Am 15. November 2023 fiel in Karlsruhe das Urteil: Die Bundesregierung darf fest eingeplante Kreditermächtigungen von 60 Milliarden Euro nicht für den Klimaschutz verwenden. Seitdem: Aufregung. Verunsicherung. Handlungsbedarf.

Klimaschutz und Transformation jetzt auf sichere Beine stellen

Das Bundesverfassungsgericht hat die Umwidmung der Gelder aus der Corona-Krise in den Klima- und Transformationsfonds (KTF) gekippt. Hinzu kommt noch, dass nach dem Gerichtsurteil auch der Wirtschaftsstabilisierungsfonds (WSF) fragwürdig wird. Der Versuch der Bundesregierung, trotz Schuldenbremse dringend notwendige Investitionen in Klimaschutz und Zukunft zu finanzieren, ist gescheitert.
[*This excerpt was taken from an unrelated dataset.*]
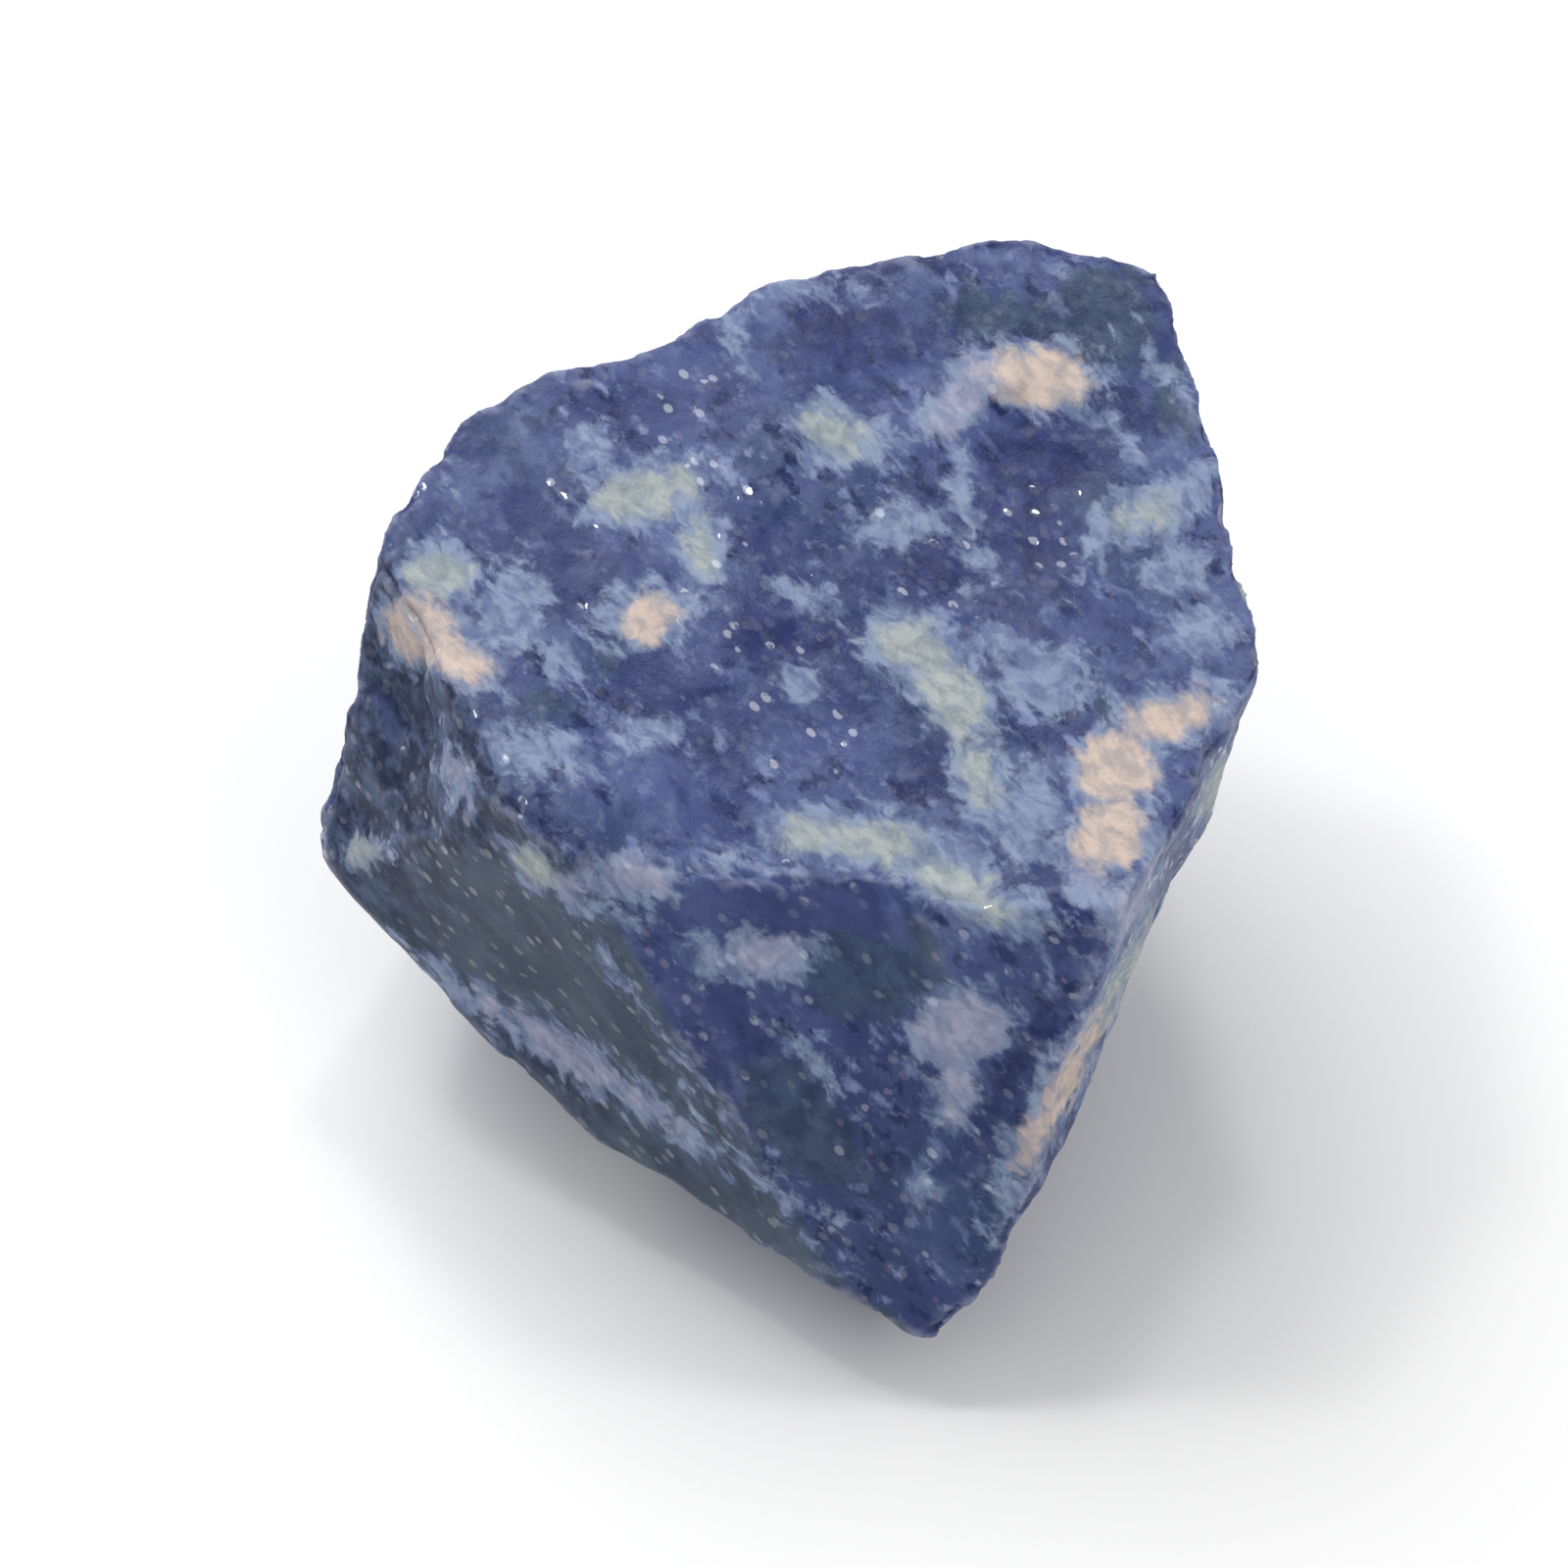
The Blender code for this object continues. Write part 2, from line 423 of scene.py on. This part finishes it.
above_floor = smooth_step(points[:, 2], 0.0, FLOOR_FADE_MM)
points -= normals * (depth * above_floor)[:, None]
points = np.clip(points, np.array(cad_box[0]) / MM, np.array(cad_box[1]) / MM)
put_points(stone.data, points)
thinning = stone.modifiers.new("thinning", "DECIMATE")
thinning.ratio = KEPT_SHARE
apply_modifiers(stone)
stone.data.shade_smooth()
print(f"stone: {len(stone.data.polygons)} triangles")

# %% [markdown]
# ## Where the colours lie
#
# The blue is sodalite. Paler minerals grew through it: cream and grey-green clouds,
# peach feldspar, a lilac haze, and slate where it is dark. These are colours of the
# rock itself, so they aren't raised. Each cloud is a soft egg-shaped body centred
# on the surface. A point's value for a family is how deep it lies in the nearest
# egg of that family, in millimetres, and below zero outside. The finish then frays
# the eggs, so none ever shows its outline. Two more families say where the blue is
# calm, without flecks, and where the rock sparkles.

# %% List the clouds that the picture shows
# Each row is right and up in the picture, half the length, half the width and the turn, in mm and degrees.
CLOUDS = {
    "peach": [
        (9.8, 15.8, 1.9, 1.1, -8),
        (-5.2, 6.4, 1.2, 0.8, 15),
        (-14.2, 5.9, 1.7, 1.2, -15),
        (-12.3, 4.7, 1.1, 0.7, -30),
        (14.8, 2.6, 1.7, 0.8, 15),
        (12.6, 0.6, 1.5, 1.5, 0),
        (12.3, -1.8, 1.5, 1.3, 70),
        (10.6, -11.6, 2.8, 0.5, 62),
    ],
    "cream": [
        (2.0, 13.6, 1.1, 0.8, -20),
        (-5.3, 11.2, 1.8, 0.9, 10),
        (-3.2, 9.2, 1.1, 0.5, -75),
        (-13.2, 8.1, 1.1, 0.8, 0),
        (-15.2, 10.4, 1.3, 0.4, 80),
        (14.0, 10.4, 1.0, 0.7, 35),
        (5.0, 5.2, 1.6, 0.9, -20),
        (6.5, 3.3, 1.6, 1.0, -50),
        (7.4, 0.6, 1.4, 0.7, -75),
        (1.4, -1.9, 1.3, 0.6, 0),
        (3.7, -2.3, 1.7, 0.8, -10),
        (6.5, -3.7, 1.9, 0.7, -30),
        (8.2, -4.8, 1.0, 0.5, -20),
        (-9.5, -3.1, 0.9, 0.6, -30),
        (16.6, -0.2, 1.4, 1.0, 75),
        (13.0, -7.4, 2.2, 0.5, 62),
        (-16.3, -2.6, 0.7, 0.4, 0),
    ],
    "lilac": [
        (6.7, 14.9, 1.3, 0.8, 50),
        (7.8, 15.9, 1.0, 0.8, 0),
        (6.7, -9.3, 1.5, 1.2, 30),
        (6.6, -11.6, 1.0, 0.4, 80),
        (-1.0, -6.5, 1.2, 0.5, 0),
        (-7.9, -10.7, 2.2, 0.45, -30),
        (-5.2, -12.4, 1.6, 0.20, -32),
        (-10.6, -9.2, 1.4, 0.20, -35),
        (-12.6, 0.4, 0.7, 0.35, -70),
        (-8.3, -3.9, 0.6, 0.5, 0),
        (-5.5, -3.5, 0.9, 0.6, 0),
        (13.4, -4.4, 1.5, 0.6, 60),
        (11.6, -3.6, 1.2, 0.25, -45),
    ],
    "pale": [
        (-7.5, 13.1, 1.0, 0.7, 0),
        (-1.9, 17.4, 1.3, 0.4, 100),
        (2.3, 13.3, 2.1, 1.2, -10),
        (6.8, 11.8, 2.4, 0.4, -85),
        (4.4, 10.0, 1.6, 1.0, 0),
        (7.4, 8.7, 1.0, 0.5, -60),
        (0.9, 7.3, 1.4, 0.5, -20),
        (0.7, 3.8, 0.9, 0.7, 90),
        (8.5, 5.4, 1.0, 0.5, -20),
        (10.1, 4.0, 1.8, 1.5, 0),
        (9.2, -1.2, 1.8, 1.3, 60),
        (-10.4, 6.8, 2.1, 1.3, 90),
        (-8.5, 4.6, 1.1, 0.4, -50),
        (-9.3, 1.1, 2.0, 0.9, -10),
        (-5.3, 1.8, 1.4, 0.6, 20),
        (12.0, 9.5, 1.3, 0.5, 70),
        (15.0, 11.0, 1.8, 1.1, 35),
        (15.2, 8.3, 1.3, 1.1, 0),
        (15.9, 6.0, 1.3, 1.2, 0),
        # This thin pale line lies along a ridge: a painted highlight on it.
        (14.5, 16.2, 2.2, 0.2, -45),
        (12.7, 13.8, 1.6, 0.25, -50),
        (-1.2, -2.8, 1.7, 0.4, 0),
        (-7.0, -4.6, 1.2, 0.4, -20),
        (1.2, -10.6, 1.3, 0.3, -50),
        (5.2, -15.2, 0.6, 0.4, -50),
        # This row and the next are a thin pale line along the ridge between the front and the waxy face: a
        # painted highlight on that ridge.
        (-4.4, -9.8, 2.6, 0.18, -53),
        (-1.6, -13.8, 2.4, 0.18, -57),
        (1.0, 19.3, 1.6, 0.4, 0),
    ],
    "slate": [
        (12.4, 18.2, 2.2, 1.9, 90),
        (8.2, 18.3, 1.9, 0.8, 0),
        (14.9, 15.0, 1.6, 0.6, -70),
        (-9.4, 2.9, 1.6, 0.6, 0),
        (-7.0, 4.9, 0.8, 0.5, 0),
        # This row lies under the cream ledge where the surface steps down: partly slate rock, partly
        # painted shade under the ledge.
        (3.1, -7.3, 2.6, 1.6, -15),
        (12.4, 2.8, 0.7, 0.4, 0),
        (0.5, -13.0, 3.0, 1.6, -50),
    ],
    "deep": [
        (2.6, 17.4, 3.0, 1.3, 0),
        (9.8, 12.6, 2.2, 1.6, 0),
        (10.0, 9.0, 2.4, 1.3, -75),
        (13.4, 14.5, 1.5, 0.8, -40),
        (5.7, 8.6, 1.6, 1.1, -50),
        (-0.8, 5.6, 1.5, 1.2, 0),
        (5.5, 0.6, 1.6, 1.0, -30),
        (1.6, 5.9, 1.4, 0.8, -50),
        (9.0, -10.6, 3.4, 0.5, 62),
        # This thin row is painted shade in the notch near the right face.
        (11.7, -4.5, 0.8, 0.2, -45),
    ],
    "calm": [
        (-11.5, 11.8, 3.6, 2.6, 20),
        (2.6, 17.4, 2.6, 1.2, 0),
        (1.0, -6.0, 5.0, 2.6, -15),
        (-4.5, 3.6, 1.8, 1.2, 0),
    ],
    "sparkling": [
        (-3.0, 13.2, 4.0, 2.4, -50),
        (-1.5, 7.0, 4.0, 3.0, -50),
        (5.5, 9.0, 4.0, 2.4, -30),
        (0.5, 2.0, 3.4, 2.2, -20),
        (10.0, 9.5, 3.0, 2.0, -60),
        (-14.0, -1.0, 2.6, 2.0, 90),
    ],
}
print("clouds:", {family: len(rows) for family, rows in CLOUDS.items()})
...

Es ist ein Urteil mit gravierenden Konsequenzen für den Klimaschutz und die Zukunftsfähigkeit der deutschen Wirtschaft. Vom Karlsruher Urteil sind viele wichtige Vorhaben bedroht, unter anderem fehlt Geld für die Förderung für E-Autos, die Energiepreisbremsen für Strom und Gas, die Sanierung der Deutschen Bahn oder Förderungen im Rahmen des Heizungsgesetzes. 

Das Urteil führt uns vor Augen, wie mangelhaft die Bundesregierung Transformation und Klimaschutz bisher im Haushalt verankert hat. Klimaschutz benötigt in der Dekade von 2020 bis 2030 pro Jahr allein etwa 51 Milliarden Euro an öffentlicher Finanzierung, hinzu kommen notwendige Ausgaben auf kommunaler und Länderebene. Diese Ausgaben müssen nun ordentlich und verfassungskonform geplant werden. 
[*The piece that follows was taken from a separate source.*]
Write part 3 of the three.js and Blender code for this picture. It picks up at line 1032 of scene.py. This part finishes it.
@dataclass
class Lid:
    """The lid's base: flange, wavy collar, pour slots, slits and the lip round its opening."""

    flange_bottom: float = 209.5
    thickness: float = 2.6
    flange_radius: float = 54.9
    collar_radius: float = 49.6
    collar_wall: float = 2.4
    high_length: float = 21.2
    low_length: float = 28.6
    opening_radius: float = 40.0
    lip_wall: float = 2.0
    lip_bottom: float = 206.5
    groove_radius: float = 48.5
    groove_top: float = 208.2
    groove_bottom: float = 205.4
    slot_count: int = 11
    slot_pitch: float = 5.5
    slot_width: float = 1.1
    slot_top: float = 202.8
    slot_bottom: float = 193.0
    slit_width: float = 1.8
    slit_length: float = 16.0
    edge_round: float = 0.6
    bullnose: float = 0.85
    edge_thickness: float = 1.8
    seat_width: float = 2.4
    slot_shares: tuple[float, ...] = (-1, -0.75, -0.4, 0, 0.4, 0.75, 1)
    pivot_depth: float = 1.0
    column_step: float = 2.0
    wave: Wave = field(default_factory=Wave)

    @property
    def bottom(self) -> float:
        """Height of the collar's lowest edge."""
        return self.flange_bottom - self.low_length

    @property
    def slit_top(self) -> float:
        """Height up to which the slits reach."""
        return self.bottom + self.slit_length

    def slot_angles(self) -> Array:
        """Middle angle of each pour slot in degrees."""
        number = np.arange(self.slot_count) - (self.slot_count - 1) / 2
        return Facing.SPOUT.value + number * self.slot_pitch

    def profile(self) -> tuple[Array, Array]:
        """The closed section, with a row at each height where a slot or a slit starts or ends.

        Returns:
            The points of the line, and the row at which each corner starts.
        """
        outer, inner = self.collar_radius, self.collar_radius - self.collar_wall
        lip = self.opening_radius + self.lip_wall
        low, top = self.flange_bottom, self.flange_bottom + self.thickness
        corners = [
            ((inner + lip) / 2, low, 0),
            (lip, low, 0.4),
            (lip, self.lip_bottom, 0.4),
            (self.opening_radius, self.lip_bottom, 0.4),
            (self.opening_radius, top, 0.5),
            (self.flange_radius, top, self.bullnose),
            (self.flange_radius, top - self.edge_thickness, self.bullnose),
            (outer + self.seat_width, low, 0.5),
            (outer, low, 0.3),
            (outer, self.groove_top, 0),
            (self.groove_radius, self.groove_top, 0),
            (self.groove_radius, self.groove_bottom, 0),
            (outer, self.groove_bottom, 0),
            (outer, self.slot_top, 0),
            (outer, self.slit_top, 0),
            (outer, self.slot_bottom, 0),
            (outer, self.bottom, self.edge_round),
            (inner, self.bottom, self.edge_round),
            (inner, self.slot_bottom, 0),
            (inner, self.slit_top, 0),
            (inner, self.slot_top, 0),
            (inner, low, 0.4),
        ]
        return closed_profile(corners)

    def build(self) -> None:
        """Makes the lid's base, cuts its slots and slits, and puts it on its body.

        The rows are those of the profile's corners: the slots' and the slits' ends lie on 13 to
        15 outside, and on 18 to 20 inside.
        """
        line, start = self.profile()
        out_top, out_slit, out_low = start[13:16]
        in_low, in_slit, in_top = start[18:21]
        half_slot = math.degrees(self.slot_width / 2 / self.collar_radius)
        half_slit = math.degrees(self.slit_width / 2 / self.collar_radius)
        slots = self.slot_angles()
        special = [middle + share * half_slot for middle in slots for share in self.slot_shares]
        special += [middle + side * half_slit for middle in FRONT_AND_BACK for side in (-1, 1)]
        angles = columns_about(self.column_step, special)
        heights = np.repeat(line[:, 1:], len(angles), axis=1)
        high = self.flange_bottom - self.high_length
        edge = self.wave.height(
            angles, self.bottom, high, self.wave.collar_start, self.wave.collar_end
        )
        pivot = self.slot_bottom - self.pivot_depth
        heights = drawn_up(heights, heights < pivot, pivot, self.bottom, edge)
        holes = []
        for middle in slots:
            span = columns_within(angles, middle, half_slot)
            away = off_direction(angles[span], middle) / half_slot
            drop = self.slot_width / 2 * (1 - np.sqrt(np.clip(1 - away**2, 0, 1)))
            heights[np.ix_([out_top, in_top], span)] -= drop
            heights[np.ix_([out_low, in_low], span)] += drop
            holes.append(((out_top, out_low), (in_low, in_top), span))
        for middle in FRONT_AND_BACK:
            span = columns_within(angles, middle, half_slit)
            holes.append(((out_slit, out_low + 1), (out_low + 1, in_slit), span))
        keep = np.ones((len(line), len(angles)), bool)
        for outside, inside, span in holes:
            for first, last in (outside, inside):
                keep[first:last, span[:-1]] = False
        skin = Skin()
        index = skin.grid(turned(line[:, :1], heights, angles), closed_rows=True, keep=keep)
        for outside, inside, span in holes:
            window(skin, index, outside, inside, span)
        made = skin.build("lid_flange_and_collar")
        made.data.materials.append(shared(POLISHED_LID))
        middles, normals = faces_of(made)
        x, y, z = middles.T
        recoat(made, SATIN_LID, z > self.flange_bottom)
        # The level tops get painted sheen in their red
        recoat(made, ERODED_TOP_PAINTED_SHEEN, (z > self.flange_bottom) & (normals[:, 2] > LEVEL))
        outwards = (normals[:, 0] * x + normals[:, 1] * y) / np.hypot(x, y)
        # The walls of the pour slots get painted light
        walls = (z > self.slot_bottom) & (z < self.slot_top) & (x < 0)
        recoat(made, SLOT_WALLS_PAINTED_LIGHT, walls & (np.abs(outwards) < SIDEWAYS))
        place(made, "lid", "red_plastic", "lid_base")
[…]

Es ist also an der Zeit, dass die Bundesregierung eine umfassende Klimaschutz-Finanzstrategie entwickelt und die Finanzierung der Transformation und des Klimaschutzes auf sichere Beine stellt. In der aktuellen Haushaltskrise steckt nämlich auch eine Chance für eine nachhaltige und zukunftsorientierte Entwicklung Deutschlands. Wir haben viele Möglichkeiten, den Klimaschutz in Deutschland zu stärken und unsere Zukunft sicher zu gestalten.

„Die Modernisierung und Transformation unserer Gesellschaft und Wirtschaft gehört strukturell in den Bundeshaushalt verankert, zusammen mit einer ausformulierten mittel- und langfristigen Finanzstrategie. Die Rettung von Klima und Artenvielfalt darf nicht an der Schuldenbremse scheitern.“

Matthias Kopp, Head Sustainable Finance WWF Deutschland

Aus Sicht des WWF Deutschland ist klar: Die Regierung muss jetzt handeln und das 60 Milliarden-Loch stopfen. Es bieten sich gleich mehrere Maßnahmen an, um die dringend benötigten Mittel zu sichern und die deutsche Wirtschaft zukunftsfähig zu machen. Sozialleistungen oder beim internationalen Klimaschutz zu kürzen, wie von einigen Politiker:innen gefordert, gehört nicht dazu.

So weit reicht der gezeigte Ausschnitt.